OIS Multi-environment Task Monitoring Architecture¶

★★★★★ Basic

The OIS infrastructure utilizes a uniform monorepo deployment across staging and production environments (RU and EN). While code paths are identical, environments are isolated by unique database hosts, S3 credentials, and Redis instances. Monitoring tasks across these environments requires aggregating data from two distinct state stores: PostgreSQL for persistence and Redis for live execution state.

Data Sources and Environment Parity¶

Each environment runs the same service images (oisgold/<service>). Per-environment differences are strictly configuration-based (environment variables).

Database Persistence: PostgreSQL stores task metadata within the chat_message table.
Live Queue State: Redis BullMQ manages the execution lifecycle of jobs across five priority tiers.
Admin API: Mounted under /api/chat/admin/, protected by checkAdmin middleware requiring a JWT or session cookie with role: 'admin'.

PostgreSQL Message-Based State Persistence¶

The system does not use a dedicated tasks table. Instead, tasks are specialized chat_message rows identified by a JSON blob in the text field.

Task Detection and Status Derivation¶

A row is considered a task if the text field is a JSON object containing an items array. Status is not stored as a column but is derived dynamically from JSON properties: done, stopped, canceled, and items[].output.

-- Query to identify active (not-done) tasks across all environments
SELECT id, chat_id, created_at, text
FROM chat_message
WHERE text LIKE '{%' 
  AND text::jsonb ? 'items'
  AND coalesce((text::jsonb->>'done')::boolean, false) = false
  AND coalesce((text::jsonb->>'stopped')::boolean, false) = false
  AND coalesce((text::jsonb->>'canceled')::boolean, false) = false
ORDER BY created_at DESC;

Redis BullMQ Queue Management¶

Live job states (waiting, active, delayed, paused, failed) reside in BullMQ. OIS uses five specific queues to handle different priority levels and system tasks.

Queue	Priority Tier	Target Users / Use Case
`image-high`	High	Enterprise and Corporate tiers
`image-medium`	Medium	Standard and Pro users
`image-low`	Low	Free plan users
`main`	System	Billing, webhooks, and email dispatch
`dead-letter`	N/A	Retried jobs (10 attempts, exponential backoff)

Job Identification¶

BullMQ jobs carry a payload in job.data that includes {messageId, inputFileId}. This metadata is essential for cross-referencing Redis jobs with PostgreSQL rows to detect "orphaned" tasks (DB rows marked as queued but missing a corresponding Redis job).

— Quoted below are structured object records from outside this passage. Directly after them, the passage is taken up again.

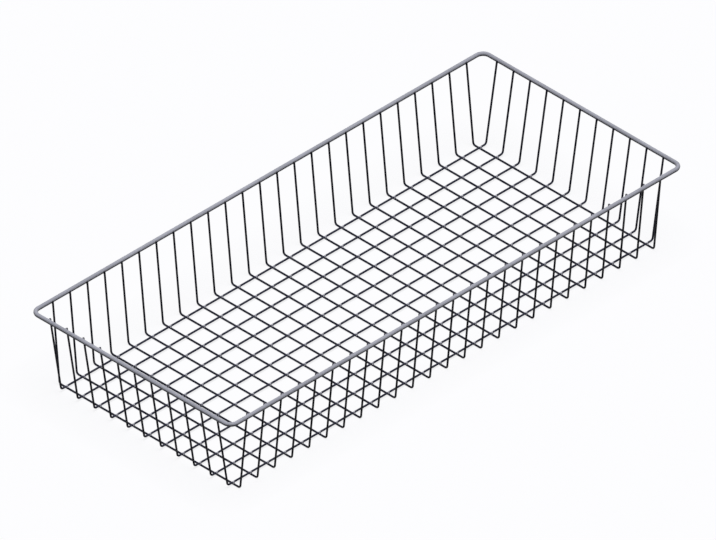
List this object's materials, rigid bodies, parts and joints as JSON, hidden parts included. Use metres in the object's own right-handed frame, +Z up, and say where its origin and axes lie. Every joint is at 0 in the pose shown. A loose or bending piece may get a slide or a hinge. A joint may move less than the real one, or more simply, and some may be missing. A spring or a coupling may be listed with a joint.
{
  "type": "wire locker basket",
  "caption": "Shallow rectangular welded wire basket with a closed rod rim, a square mesh floor and four outward leaning walls of upright wires.",
  "frame": {"origin": "middle of the floor, at the underside of the lower layer of wires, in the plane that the basket stands on", "axes": "+X along the basket's length, +Y across it, +Z up out of its open mouth"},
  "size_m": [0.9, 0.4, 0.137],
  "materials": {
    "rim_steel": "satin grey coat on steel rod",
    "cross_wire_steel": "satin blue black coat on steel wire",
    "long_wire_steel": "satin blue black coat on steel wire"
  },
  "bodies": {
    "root": {"rim_rod": "rim_steel", "cross_wire_01": "cross_wire_steel", "cross_wire_02": "cross_wire_steel", "cross_wire_03": "cross_wire_steel", "cross_wire_04": "cross_wire_steel", "cross_wire_05": "cross_wire_steel", "cross_wire_06": "cross_wire_steel", "cross_wire_07": "cross_wire_steel", "cross_wire_08": "cross_wire_steel", "cross_wire_09": "cross_wire_steel", "cross_wire_10": "cross_wire_steel", "cross_wire_11": "cross_wire_steel", "cross_wire_12": "cross_wire_steel", "cross_wire_13": "cross_wire_steel", "cross_wire_14": "cross_wire_steel", "cross_wire_15": "cross_wire_steel", "cross_wire_16": "cross_wire_steel", "cross_wire_17": "cross_wire_steel", "cross_wire_18": "cross_wire_steel", "cross_wire_19": "cross_wire_steel", "cross_wire_20": "cross_wire_steel", "cross_wire_21": "cross_wire_steel", "cross_wire_22": "cross_wire_steel", "cross_wire_23": "cross_wire_steel", "cross_wire_24": "cross_wire_steel", "cross_wire_25": "cross_wire_steel", "long_wire_01": "long_wire_steel", "long_wire_02": "long_wire_steel", "long_wire_03": "long_wire_steel", "long_wire_04": "long_wire_steel", "long_wire_05": "long_wire_steel", "long_wire_06": "long_wire_steel", "long_wire_07": "long_wire_steel", "long_wire_08": "long_wire_steel", "long_wire_09": "long_wire_steel", "long_wire_10": "long_wire_steel", "long_wire_11": "long_wire_steel"}
  },
  "joints": []
}
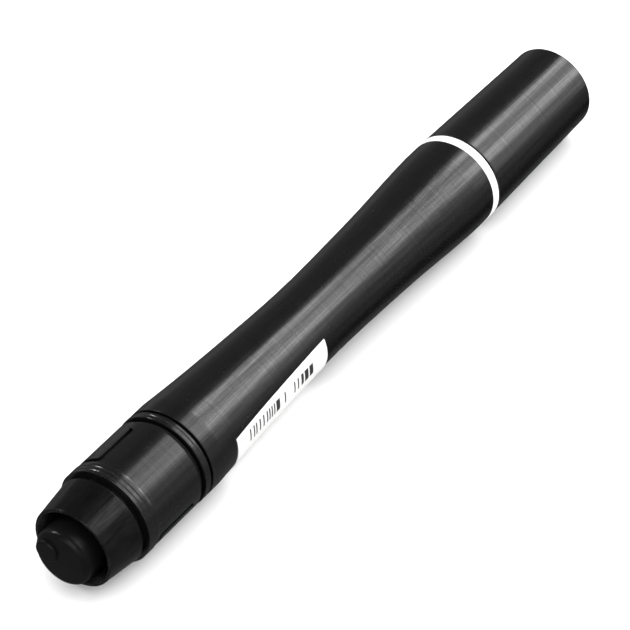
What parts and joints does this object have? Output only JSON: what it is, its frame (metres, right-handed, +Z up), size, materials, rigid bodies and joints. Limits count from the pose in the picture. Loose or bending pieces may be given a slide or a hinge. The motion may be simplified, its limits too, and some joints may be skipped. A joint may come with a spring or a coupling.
{
  "type": "counterfeit detector pen",
  "caption": "Waisted aluminium pocket ultraviolet light for checking banknotes, with a tail push button, a ridged screw cap with grip panels and a screwed lamp head.",
  "frame": {"origin": "middle of the pen's overall box, on the pen's axis", "axes": "+X along the pen's axis towards the light, +Z up with the pen lying down"},
  "size_m": [0.134, 0.0162, 0.0162],
  "materials": {
    "black_anodised": "satin black anodised, finely turned",
    "white_trim": "satin white band",
    "black_plastic": "fine satin moulding",
    "button_plastic": "smooth black moulding",
    "paper_label": "white paper sticker with a strip of plain bars",
    "seal_rubber": "black nitrile",
    "cell_steel": "nickel-plated can",
    "cell_jacket": "plain blue shrink sleeve",
    "washer_card": "pale fibre washer",
    "contact_brass": "plated contact",
    "spring_steel": "plated spring wire",
    "lamp_aluminium": "turned bare aluminium",
    "board_green": "circuit board with green mask",
    "resistor_body": "tan lacquer",
    "lamp_epoxy": "clear epoxy",
    "reflector_mirror": "vapour-plated cup",
    "lens_glass": "clear"
  },
  "bodies": {
    "barrel": {"barrel": "black_anodised", "rear_collar": "black_anodised", "trim_ring": "white_trim", "tail_seal": "seal_rubber", "head_seal": "seal_rubber", "label": "paper_label", "rear_cell": "cell_steel", "front_cell": "cell_steel", "rear_cell_jacket": "cell_jacket", "front_cell_jacket": "cell_jacket", "cell_washers": "washer_card"},
    "tail_spring": {"tail_spring": "spring_steel"},
    "tail_cap": {"tail_cap": "black_anodised", "grip_pads": "black_anodised", "button_bezel": "black_anodised", "switch_housing": "black_plastic", "switch_plate": "contact_brass", "switch_ring": "contact_brass", "return_spring": "spring_steel"},
    "button": {"push_button": "button_plastic", "plunger": "contact_brass"},
    "front_spring": {"front_spring": "spring_steel"},
    "head": {"head_shell": "black_anodised", "led_holder": "lamp_aluminium", "contact_insulator": "washer_card", "positive_contact": "contact_brass", "resistor": "resistor_body", "led_board": "board_green", "led_leads": "spring_steel", "uv_led": "lamp_epoxy", "reflector": "reflector_mirror", "lens_gasket": "seal_rubber", "lens": "lens_glass", "lens_ring": "black_anodised"}
  },
  "joints": [
    {"name": "tail_cap_travel", "type": "slide", "parent": "barrel", "child": "tail_spring", "axis": [-1, 0, 0], "range_m": [0, 0.00601]},
    {"name": "tail_cap_turn", "type": "hinge", "parent": "tail_spring", "child": "tail_cap", "pos_m": [-0.05, 0, 0], "axis": [-1, 0, 0], "range_deg": [0, 2160]},
    {"name": "button_press", "type": "slide", "parent": "tail_cap", "child": "button", "axis": [1, 0, 0], "range_m": [0, 0.0015], "deforming": ["return_spring"]},
    {"name": "head_travel", "type": "slide", "parent": "barrel", "child": "front_spring", "axis": [1, 0, 0], "range_m": [0, 0.00401]},
    {"name": "head_turn", "type": "hinge", "parent": "front_spring", "child": "head", "pos_m": [0.052, 0, 0], "axis": [1, 0, 0], "range_deg": [0, 1440]}
  ],
  "couplings": [
    {"joint": "tail_cap_travel", "follows": "tail_cap_turn", "m_per_rad": 0.00015915},
    {"joint": "head_travel", "follows": "head_turn", "m_per_rad": 0.00015915}
  ]
}
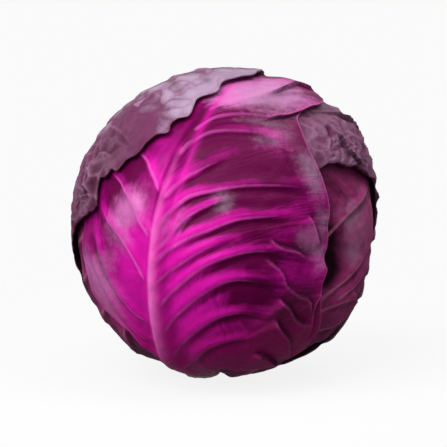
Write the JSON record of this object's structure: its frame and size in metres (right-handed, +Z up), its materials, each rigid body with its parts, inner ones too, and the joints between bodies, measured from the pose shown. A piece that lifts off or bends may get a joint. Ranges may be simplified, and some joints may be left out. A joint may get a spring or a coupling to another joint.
{
  "type": "red cabbage head",
  "caption": "Round head of red cabbage, trimmed for sale: a tight heart wrapped in overlapping waxy outer leaves that grow from a short cut stem it rests on.",
  "frame": {"origin": "On the surface that the head rests on, under the middle of the head's bounding box.", "axes": "+Z up from the cut stem to the crown; -Y is the front, where the broad front leaf shows its midrib; +X is to the right of somebody who faces that front. The head leans a few degrees, crown towards +X."},
  "size_m": [0.1654, 0.1598, 0.169],
  "materials": {
    "heart_leaves": "tightly folded waxy purple leaf, satin",
    "grey_leaf": "outer leaf under a grey bloom of wax, satin",
    "magenta_leaf": "bright magenta leaf, smooth and slightly glossy",
    "purple_leaf": "dull purple leaf, satin",
    "stem_flesh": "pale cut flesh, matt"
  },
  "bodies": {
    "root": {"heart": "heart_leaves", "crown_leaf": "grey_leaf", "front_leaf": "magenta_leaf", "shoulder_leaf": "grey_leaf", "right_leaf": "purple_leaf", "left_leaf": "purple_leaf", "back_leaf": "purple_leaf", "lower_right_leaf": "purple_leaf", "stem": "stem_flesh"}
  },
  "joints": []
}
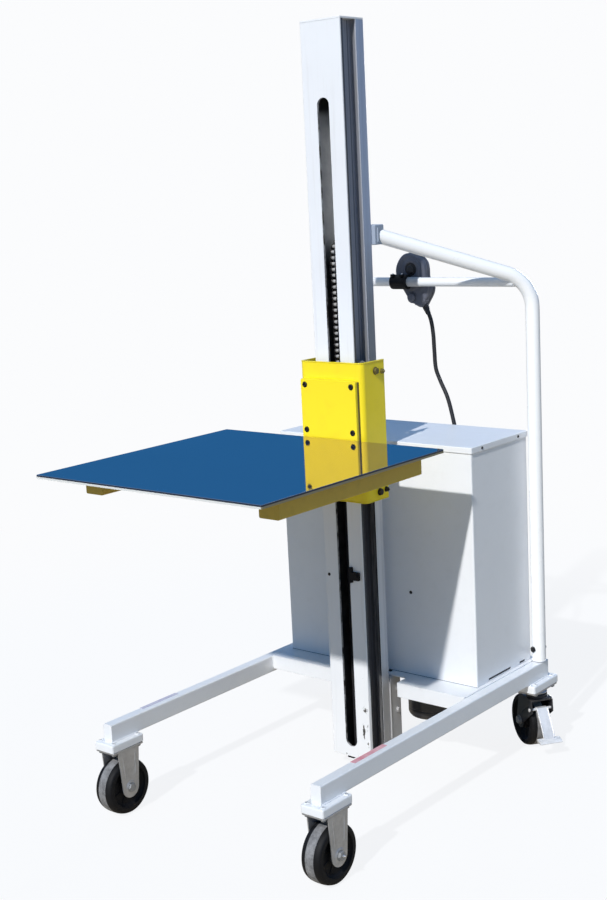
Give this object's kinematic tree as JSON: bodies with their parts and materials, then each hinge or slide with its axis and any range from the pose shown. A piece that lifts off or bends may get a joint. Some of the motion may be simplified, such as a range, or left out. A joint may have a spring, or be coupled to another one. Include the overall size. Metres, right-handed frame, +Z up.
{
  "type": "powered platform lift",
  "caption": "Mobile powered platform lift: slotted mast on a wide caster base, roller carriage with a flat load platform, power cabinet behind and a bent tube handle with wired control.",
  "frame": {"origin": "on the floor below the middle of the lift's footprint; the mast's middle is at Y = +0.135 m", "axes": "+Z up; -Y is the front, where the platform and the legs' front casters are; +Y the rear with cabinet and handle; +X is to the right when looking at the front"},
  "size_m": [0.7321, 1.0417, 1.682],
  "materials": {
    "white_paint": "off-white powder coat, slightly chipped at the mast slot",
    "yellow_paint": "yellow gloss paint",
    "blue_paint": "deep blue gloss paint",
    "black_paint": "satin black paint",
    "zinc_plate": "bright zinc plate",
    "machined_steel": "machined steel, lightly oiled",
    "hard_chrome": "hard-chromed ram rod",
    "chain_steel": "dark oiled chain steel",
    "black_plastic": "moulded black plastic",
    "grey_plastic": "moulded dark grey plastic",
    "wheel_rubber": "black moulded wheel",
    "hose_rubber": "black rubber sheath",
    "battery_plastic": "black battery case"
  },
  "bodies": {
    "base": {"leg_left": "white_paint", "leg_right": "white_paint", "deck_tray": "white_paint", "rear_cross_tube": "white_paint", "mast_foot_bracket": "white_paint", "mast_section": "white_paint", "mast_top_cap": "white_paint", "cabinet_body": "white_paint", "cabinet_lid": "white_paint", "handle_tube_left": "white_paint", "handle_tube_right": "white_paint", "handle_crossbar": "white_paint", "limit_switch": "black_plastic", "ram_cylinder": "machined_steel", "chain_anchor": "machined_steel", "chain_rear_strand": "chain_steel", "battery": "battery_plastic", "pump_motor": "black_paint", "pump_and_reservoir": "machined_steel", "hydraulic_hose": "hose_rubber", "control_housing": "grey_plastic", "control_clamp": "black_plastic", "control_cord": "hose_rubber", "front_fork_left": "zinc_plate", "front_fork_right": "zinc_plate", "front_axle_left": "zinc_plate", "front_axle_right": "zinc_plate", "rear_caster_plate_left": "zinc_plate", "rear_caster_plate_right": "zinc_plate"},
    "crosshead": {"crosshead": "machined_steel", "ram_rod": "hard_chrome", "chain_wheel_pin": "zinc_plate", "chain_front_strand": "chain_steel"},
    "chain_wheel": {"chain_wheel": "machined_steel"},
    "carriage": {"carriage_housing": "yellow_paint", "roller_axle_left_lower": "zinc_plate", "roller_axle_left_upper": "zinc_plate", "roller_axle_right_lower": "zinc_plate", "roller_axle_right_upper": "zinc_plate", "platform_bracket_plate": "yellow_paint", "platform_cross_beam": "yellow_paint", "platform_arm_left": "yellow_paint", "platform_arm_right": "yellow_paint", "platform": "blue_paint"},
    "roller_left_lower": {"roller_left_lower": "machined_steel"},
    "roller_left_upper": {"roller_left_upper": "machined_steel"},
    "roller_right_lower": {"roller_right_lower": "machined_steel"},
    "roller_right_upper": {"roller_right_upper": "machined_steel"},
    "front_wheel_left": {"front_wheel_left": "wheel_rubber"},
    "swivel_left": {"swivel_fork_left": "black_paint", "rear_axle_left": "zinc_plate"},
    "rear_wheel_left": {"rear_wheel_left": "wheel_rubber"},
    "brake_pedal_left": {"brake_pedal_left": "zinc_plate"},
    "front_wheel_right": {"front_wheel_right": "wheel_rubber"},
    "swivel_right": {"swivel_fork_right": "black_paint", "rear_axle_right": "zinc_plate"},
    "rear_wheel_right": {"rear_wheel_right": "wheel_rubber"},
    "brake_pedal_right": {"brake_pedal_right": "zinc_plate"},
    "up_button": {"up_button": "black_plastic"},
    "down_button": {"down_button": "black_plastic"}
  },
  "joints": [
    {"name": "ram_lift", "type": "slide", "parent": "base", "child": "crosshead", "axis": [0, 0, 1], "range_m": [-0.2667, 0.2667], "deforming": ["chain_rear_strand"]},
    {"name": "carriage_lift", "type": "slide", "parent": "crosshead", "child": "carriage", "axis": [0, 0, 1], "range_m": [-0.2667, 0.2667], "deforming": ["chain_front_strand"]},
    {"name": "chain_wheel_spin", "type": "hinge", "parent": "crosshead", "child": "chain_wheel", "pos_m": [0, 0.1335, 1.19], "axis": [1, 0, 0], "continuous": true},
    {"name": "roller_left_lower_spin", "type": "hinge", "parent": "carriage", "child": "roller_left_lower", "pos_m": [-0.045, 0.124, 0.664], "axis": [1, 0, 0], "continuous": true},
    {"name": "roller_left_upper_spin", "type": "hinge", "parent": "carriage", "child": "roller_left_upper", "pos_m": [-0.045, 0.124, 0.934], "axis": [1, 0, 0], "continuous": true},
    {"name": "roller_right_lower_spin", "type": "hinge", "parent": "carriage", "child": "roller_right_lower", "pos_m": [0.045, 0.124, 0.664], "axis": [1, 0, 0], "continuous": true},
    {"name": "roller_right_upper_spin", "type": "hinge", "parent": "carriage", "child": "roller_right_upper", "pos_m": [0.045, 0.124, 0.934], "axis": [1, 0, 0], "continuous": true},
    {"name": "front_wheel_left_spin", "type": "hinge", "parent": "base", "child": "front_wheel_left", "pos_m": [-0.2895, -0.3625, 0.0625], "axis": [1, 0, 0], "continuous": true},
    {"name": "caster_swivel_left", "type": "hinge", "parent": "base", "child": "swivel_left", "pos_m": [-0.2895, 0.435, 0.136], "axis": [0, 0, 1], "continuous": true},
    {"name": "rear_wheel_left_spin", "type": "hinge", "parent": "swivel_left", "child": "rear_wheel_left", "pos_m": [-0.31056, 0.46295, 0.0625], "axis": [-0.7986, -0.6018, 0], "continuous": true},
    {"name": "brake_pedal_left_press", "type": "hinge", "parent": "swivel_left", "child": "brake_pedal_left", "pos_m": [-0.27566, 0.41663, 0.106], "axis": [0.7986, 0.6018, 0], "range_deg": [0, 10], "stiffness_Nm_per_rad": 2},
    {"name": "front_wheel_right_spin", "type": "hinge", "parent": "base", "child": "front_wheel_right", "pos_m": [0.2895, -0.3625, 0.0625], "axis": [1, 0, 0], "continuous": true},
    {"name": "caster_swivel_right", "type": "hinge", "parent": "base", "child": "swivel_right", "pos_m": [0.2895, 0.435, 0.136], "axis": [0, 0, 1], "continuous": true},
    {"name": "rear_wheel_right_spin", "type": "hinge", "parent": "swivel_right", "child": "rear_wheel_right", "pos_m": [0.26083, 0.45508, 0.0625], "axis": [-0.5736, -0.8192, 0], "continuous": true},
    {"name": "brake_pedal_right_press", "type": "hinge", "parent": "swivel_right", "child": "brake_pedal_right", "pos_m": [0.30834, 0.42181, 0.106], "axis": [0.5736, 0.8192, 0], "range_deg": [0, 10], "stiffness_Nm_per_rad": 2},
    {"name": "up_button_press", "type": "slide", "parent": "base", "child": "up_button", "axis": [0, 1, 0], "range_m": [0, 0.003], "stiffness_N_per_m": 300},
    {"name": "down_button_press", "type": "slide", "parent": "base", "child": "down_button", "axis": [0, 1, 0], "range_m": [0, 0.003], "stiffness_N_per_m": 300}
  ],
  "couplings": [
    {"joint": "carriage_lift", "follows": "ram_lift", "ratio": 1},
    {"joint": "chain_wheel_spin", "follows": "ram_lift", "rad_per_m": -37.686},
    {"joint": "roller_left_lower_spin", "follows": "ram_lift", "rad_per_m": -94.34},
    {"joint": "roller_left_upper_spin", "follows": "ram_lift", "rad_per_m": 94.34},
    {"joint": "roller_right_lower_spin", "follows": "ram_lift", "rad_per_m": -94.34},
    {"joint": "roller_right_upper_spin", "follows": "ram_lift", "rad_per_m": 94.34}
  ]
}
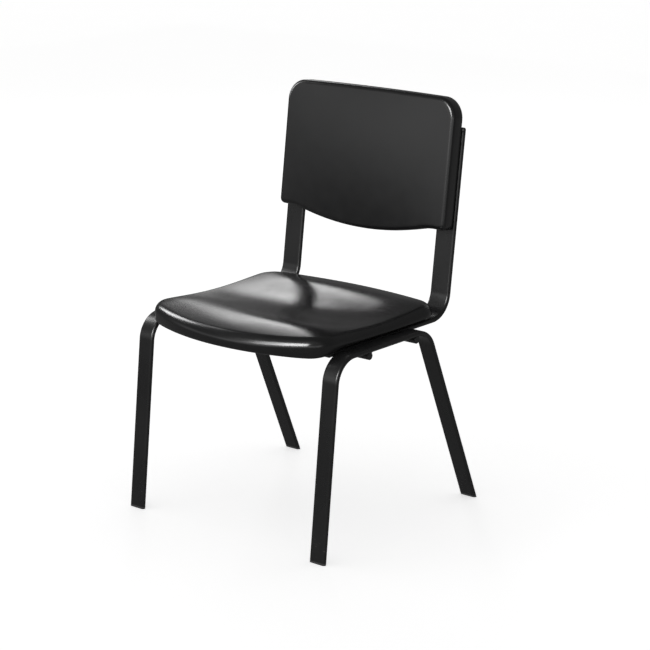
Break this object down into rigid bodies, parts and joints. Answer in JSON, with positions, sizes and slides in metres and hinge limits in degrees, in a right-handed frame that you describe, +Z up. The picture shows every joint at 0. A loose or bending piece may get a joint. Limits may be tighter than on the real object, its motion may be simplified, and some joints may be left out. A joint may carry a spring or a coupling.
{
  "type": "choir chair",
  "caption": "Armless choir chair with a broad moulded seat and back on two bent flat-oval tube leg frames, joined by round bars and carrying two leaning uprights.",
  "frame": {"origin": "on the floor under the middle of the chair's overall box, between the four feet", "axes": "+X towards the sitter's left leg frame, -Y the way the sitter faces, +Z up from the floor"},
  "size_m": [0.55, 0.5454, 0.8848],
  "materials": {
    "frame": "satin black powder coat",
    "pad": "smooth semi-gloss black moulded foam skin",
    "board": "matt black stained plywood",
    "screw": "black oxide",
    "tee_nut": "zinc plated",
    "glide": "matt black nylon",
    "plug": "satin black plastic"
  },
  "bodies": {
    "root": {"leg_frame_right": "frame", "leg_frame_left": "frame", "back_upright_right": "frame", "back_upright_left": "frame", "front_cross_bar": "frame", "rear_cross_bar": "frame", "seat_pad": "pad", "seat_board": "board", "back_pad": "pad", "back_board": "board", "seat_screws": "screw", "seat_tee_nuts": "tee_nut", "back_screws": "screw", "back_tee_nuts": "tee_nut", "front_glide_right": "glide", "front_glide_left": "glide", "rear_glide_right": "glide", "rear_glide_left": "glide", "post_plug_right": "plug", "post_plug_left": "plug", "run_plug_right": "plug", "run_plug_left": "plug"}
  },
  "joints": []
}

Aggregation Strategy: The Collector Pattern¶

To provide a unified view without modifying production services, a pull-model aggregator (Collector) is implemented.

Redis Subscription: Collectors use BullMQ QueueEvents to listen for waiting, active, and completed events in real-time.
PostgreSQL Polling: A periodic poll (30-60s) identifies orphans and updates the unified dashboard state.
Internal Trust Boundary: The aggregator should ideally run within the VPC or use long-lived service JWTs to bypass standard session cookie requirements.

Administrative Action API¶

Operators manage stuck or failed jobs via the /api/chat/admin/tasks endpoints.

Restart and Recovery¶

Bulk Restart: POST /tasks/restart with messageIds[] re-enqueues all incomplete files for specific messages.
Granular Restart: POST /tasks/restart-file targets a single inputFileId.
DLQ Recovery: POST /tasks/dlq/retry strips DLQ metadata and returns the job to its original queue.

Stopping and Throttling¶

Stop Task: POST /tasks/stop marks the DB row as stopped=true and removes the job from Redis while preserving existing outputs.
Queue Pause: Queue.pause() is available via the BullMQ API but requires a custom admin endpoint to toggle execution for an entire priority tier (e.g., pausing image-low during peak load).

Gotchas¶

Issue: Task status is hidden in JSON → Fix: Use jsonb indexing or a PostgreSQL view to prevent sequential scans when filtering thousands of rows.
Issue: Redis events can be missed during collector downtime → Fix: Always perform a full PostgreSQL snapshot and Redis queue scan (getJobs) upon collector startup to resynchronize state.
Issue: BullMQ per-job pause is not native in OIS → Fix: Use the /tasks/stop endpoint; it effectively pauses work by removing the job from the queue and allows for later restart.
Issue: Auth cookie expiration → Fix: For long-running monitors, use a Bearer JWT signed with the environment's private key rather than a human operator's session cookie.